Consider the symptoms of rage you experience physically. Perhaps your face gets flush or your heart beats more quickly. You might also clench your fists. Additionally, some cognitive alterations might also become apparent. Perhaps you start to "see red" or your thoughts start to race. Recognizing your warning indicators gives you the chance to act right away and stop yourself from saying or doing anything adverse.
4. Change Your Thinking
When you're upset, it's easy to believe that the situation is worse than it is. You can replace unhelpful negative beliefs with more logical ones using a method called cognitive restructuring. For instance, remind yourself, "This is frustrating, but it's not the end of the world," rather than saying "Everything is ruined."
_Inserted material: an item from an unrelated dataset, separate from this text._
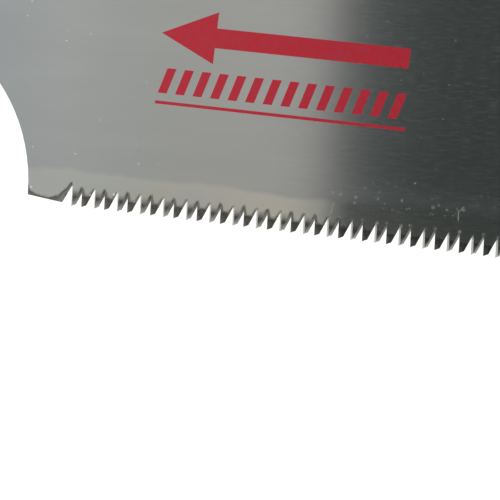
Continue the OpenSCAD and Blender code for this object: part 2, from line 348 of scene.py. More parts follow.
@dataclass(frozen=True)
class Spots:
    """Round marks with soft edges in a share of the cells of a cell pattern, in millimetres.

    Each has its own size, down to the smallest as a share of the largest, and its own strength,
    down to the faintest.
    """

    spacing: float
    largest: float
    share: float
    smallest: float = 0.3
    faintest: float = 0.15

    def mask(self, at: Place) -> Node:
        """Draw the marks.

        Args:
            at: place on the plate.

        Returns:
            The mask.
        """
        cells = add(at.tree, "TexVoronoi", {"Vector": at.vector, "Scale": 1 / self.spacing},
                    voronoi_dimensions="2D")
        size, strength, _ = add(at.tree, "SeparateColor", (cells.outputs["Color"],)).outputs
        most = self.largest / self.spacing
        radius = add(at.tree, "MapRange", (size, 1 - self.share, 1.0, self.smallest * most, most),
                     clamp=False)
        there = add(at.tree, "Math", (size, 1 - self.share), operation="GREATER_THAN")
        inside = add(at.tree, "MapRange", (cells, 0.0, radius, 1.0, 0.0), interpolation_type="SMOOTHSTEP")
        shown = add(at.tree, "MapRange", (strength, 0.0, 1.0, self.faintest, 1.0))
        mark = add(at.tree, "Math", (inside, shown), operation="MULTIPLY")
        return add(at.tree, "Math", (mark, there), operation="MULTIPLY")


@dataclass(frozen=True)
class HardeningOxide:
    """Brown and green-blue oxide that flash hardening leaves on the teeth and on the land.

    Lengths are in millimetres. A tooth that points to this face is dark up to one height. On its
    neighbour the oxide fades out higher up, and near the tip it is worn away. Under the outline of
    the land the share of oxide depends on the depth. Under the outline of the gullets the share of
    dark depends on the depth too: partly oxide, partly painted shade along the rounded filed edges.
    The land's outline has its height as a share of the land unit.
    """

    brown: str = "#5C5350"
    green: str = "#454C47"
    bared: str = "#B6B4AE"
    roughness: float = 0.34
    wander: float = 0.16
    wander_size: float = 1 / 1.1
    near_fade: tuple[float, float] = (1.35, 1.85)
    far_fade: tuple[float, float] = (1.2, 2.35)
    strength: float = 0.95
    worn_fade: tuple[float, float] = (0.3, 1.2)
    tooth_middle: float = 0.57
    first_gullet: float = -0.9
    # Dark under the gullets' outline by depth: partly oxide, partly painted shade of the rounded edges
    gullet_oxide_and_shade_depth: tuple[tuple[float, float], ...] = (
        (-0.2, 0.0), (-0.06, 0.12), (0.12, 0.5), (0.44, 0.68), (1.0, 0.76), (1.4, 0.95))
    land_depth: tuple[tuple[float, float], ...] = (
        (-0.2, 0.0), (0.0, 0.25), (0.18, 0.9), (0.4, 0.8), (0.8, 0.6), (1.8, 0.55))
    depths: tuple[float, float] = (-0.2, 1.8)
    land_unit: float = 4.0
    land: tuple[tuple[float, float], ...] = (
        (-5.84, 0.48), (-5.7, 0.41), (-5.5, 0.335), (-5.0, 0.275), (-4.0, 0.235), (-3.0, 0.21),
        (-2.4, 0.235), (-1.9, 0.3), (-1.5, 0.4), (-1.2, 0.49), (-0.6, 0.69), (-0.3, 0.775),
        (-0.1, 0.75), (0.0, 0.0))
    land_run: tuple[float, float] = (-6.0, 2.0)
    hue_run: tuple[float, float] = (8.0, 42.0)
    hue_change: float = 0.4
    mottle: tuple[float, float] = (0.66, 1.5)
    mottle_size: float = 1 / 4.2
    mottle_span: tuple[float, float] = (0.35, 0.65)

    def far_pointed(self, at: Place) -> Node:
        """Share by which a tooth points to the other face: 1 in its middle, 0 in its neighbour's.

        The share is half of one plus the cosine of the way round the pitch of two teeth, where the
        cosine changes sign from one face to the other.

        Args:
            at: place on the plate.

        Returns:
            The share.
        """
        turn = 2 * math.pi / GULLETS[0].pitch
        way = add(at.tree, "Math", (at.u, turn, -turn * self.tooth_middle), operation="MULTIPLY_ADD")
        wave = add(at.tree, "Math", (way,), operation="COSINE")
        side = add(at.tree, "Math", (at.w, 0.5 * MM / TOOTH_LINE.half_plate), operation="MULTIPLY")
        return add(at.tree, "Math", (wave, side, 0.5), operation="MULTIPLY_ADD", use_clamp=True)

    def masks(self, at: Place) -> tuple[Node, Node, Node]:
        """Spread the oxide over the teeth, the land and the heel's corner.

        Its edges wander up and down a little by a noise.

        Args:
            at: place on the plate.

        Returns:
            The oxide's mask, the mask of the worn tips, and the noise that mixes the hues.
        """
        tree = at.tree
        noise = add(tree, "TexNoise", {"Vector": at.vector, "Scale": 1 / self.wander_size, "Detail": 3.0})
        wander = add(tree, "MapRange", (noise, *MOST, -self.wander, self.wander))
        height = add(tree, "Math", (at.v, wander), operation="ADD")
        edge = add(tree, "Math", tuple(family.outline(at) for family in GULLETS), operation="MAXIMUM")
        depth = add(tree, "Math", (edge, height), operation="SUBTRACT")
        # Dark band under the gullets' outline: partly oxide, partly painted shade along the rounded edges
        gullet_oxide_and_edge_shade = follow(tree, depth, self.gullet_oxide_and_shade_depth, self.depths)
        far = self.far_pointed(at)
        body = add(tree, "MixRGB", (far, *(
            add(tree, "MapRange", (height, *fade, self.strength, 0.0), interpolation_type="SMOOTHSTEP")
            for fade in (self.near_fade, self.far_fade))))
        tooth = add(tree, "Math", (body, gullet_oxide_and_edge_shade), operation="MAXIMUM")
        toothed = add(tree, "Math", (at.u, self.first_gullet), operation="GREATER_THAN")
        on_teeth = add(tree, "Math", (tooth, toothed), operation="MULTIPLY")

        share = follow(tree, at.u, self.land, self.land_run)
        edge = add(tree, "Math", (share, self.land_unit), operation="MULTIPLY")
        depth = add(tree, "Math", (edge, height), operation="SUBTRACT")
        on_land = follow(tree, depth, self.land_depth, self.depths)
        mask = add(tree, "Math", (on_teeth, on_land), operation="MAXIMUM")
        low = add(tree, "MapRange", (height, *self.worn_fade, 1.0, 0.0), interpolation_type="SMOOTHSTEP")
        worn = add(tree, "Math", (low, far), operation="MULTIPLY")
        return mask, add(tree, "Math", (worn, toothed), operation="MULTIPLY"), noise

    def colour(self, at: Place, worn: Feed, noise: Feed) -> Node:
        """Colour the oxide, browner at the heel and greener at the toe, and bare at worn tips.

        Args:
            at: place on the plate.
            worn: mask of the worn tips.
            noise: noise that mixes the hues.

        Returns:
            The colour.
        """
        tree = at.tree
        greener = add(tree, "MapRange", (at.u, *self.hue_run, -self.hue_change, self.hue_change))
        blend = add(tree, "Math", (noise, greener), operation="ADD", use_clamp=True)
        hue = add(tree, "MixRGB", (blend, linear(self.brown), linear(self.green)))
        grains = add(tree, "TexNoise", {"Vector": at.vector, "Scale": 1 / self.mottle_size,
                                        "Detail": 2.0})
        uneven = add(tree, "MapRange", (grains, *self.mottle_span, *self.mottle))
        grained = add(tree, "VectorMath", {0: hue, "Scale": uneven}, operation="SCALE")
        return add(tree, "MixRGB", (worn, grained, linear(self.bared)))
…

When talking about oneself or others, avoid using the terms "never" or "always." You feel your anger is warranted when someone says things like "This never works" or "You're always forgetting things." Additionally, such words turn off those who might otherwise be eager to collaborate with you to find a solution.
Exercise and sports are good for controlling emotions and managing rage. Walking, running, and gardening reduce anxiety, elevate mood, and provide relief from stress and irritability. According to research, aerobic exercise in particular helps lessen aggression, distress, and anxiety. Even short bouts of exercise may help prevent an angry mood.
According to the journal of the National Medical Association, people who respond negatively to anger are 9% more likely to have heart attacks. Anger management doesn't mean that you have to control your anger all the time. It means you are able to express it according to the situation. Catching your warning signs isn't easy, but practice can help you regulate your response in the long term.